When they analysed the rock they discovered it contained rare minerals from outer space - vanadium-rich and niobium-rich osbornite, which have never been reported on earth.
The minerals have, however, been collected by Nasa’s Stardust Comet Sample Return Mission as space dust in the wake of the Wild 2 comet.
A second site, seven kilometres away, proved to be a two-meter-thick layer of ejecta - material ejected from a crater - with the same strange mineralogy.
At the first site, at An Carnach on the Strathaird Peninsula, the geologists zeroed in on a meter-thick layer at the base of a 60-million-year-old lava flow which they thought was an ignimbrite (a volcanic flow deposit).
Dr Andrew Beard of the Earth and Planetary Sciences Department at Birkbeck, University of London, was one of the co lead-authors of the paper.

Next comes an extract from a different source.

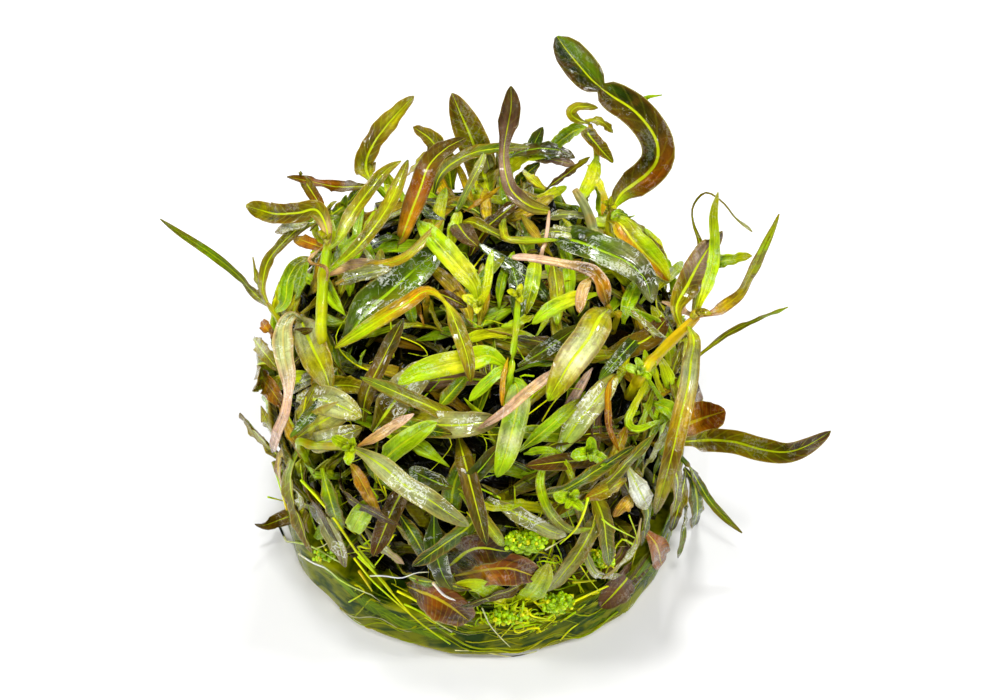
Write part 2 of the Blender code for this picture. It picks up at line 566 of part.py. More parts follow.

He said: “When we discovered what it was we were very surprised and it was a bit of a shock because we were not expecting that.
“We initially considered it to be volcanic rock so it was a bit of a shock when we realised what we had found.”
Dr Beard said it was worth the arduous trek to the first site which was in a recess at An Carnach.
He said: “It took us about two hours to get to the site. we could see in the distance that there was a recess at the base of the cliff and if you get a recess it usually shows there is a different type of rock there.
“We persevered across horrendous terrain and crawled up the slope to the recess.”
The researchers pin the impact to sometime between 60 million and 61.4 million years ago.
Lead co-author Dr Simon Drake, an associate lecturer in geology at Birkbeck, University of London, said it was hard work crossing the boggy terrain to reach the site.
He said: “We were sinking in up to our thighs. I distinctly recall saying to Andy Beard, ‘this had better be worth it’. It was worth it.”
The team published their discovery in Geology this week.
The second site was south west of Broadford.
Researchers said the discovery is the first meteorite impact described within the British Paleogene Igneous Province (BPIP) and raises questions about the impact and its possible connection to Paleogene volcanic activity across the North Atlantic.
Dr Drake has collected samples from another site on Skye that also yield strange mineralogy, including another mineral strikingly similar to one found in comet dust.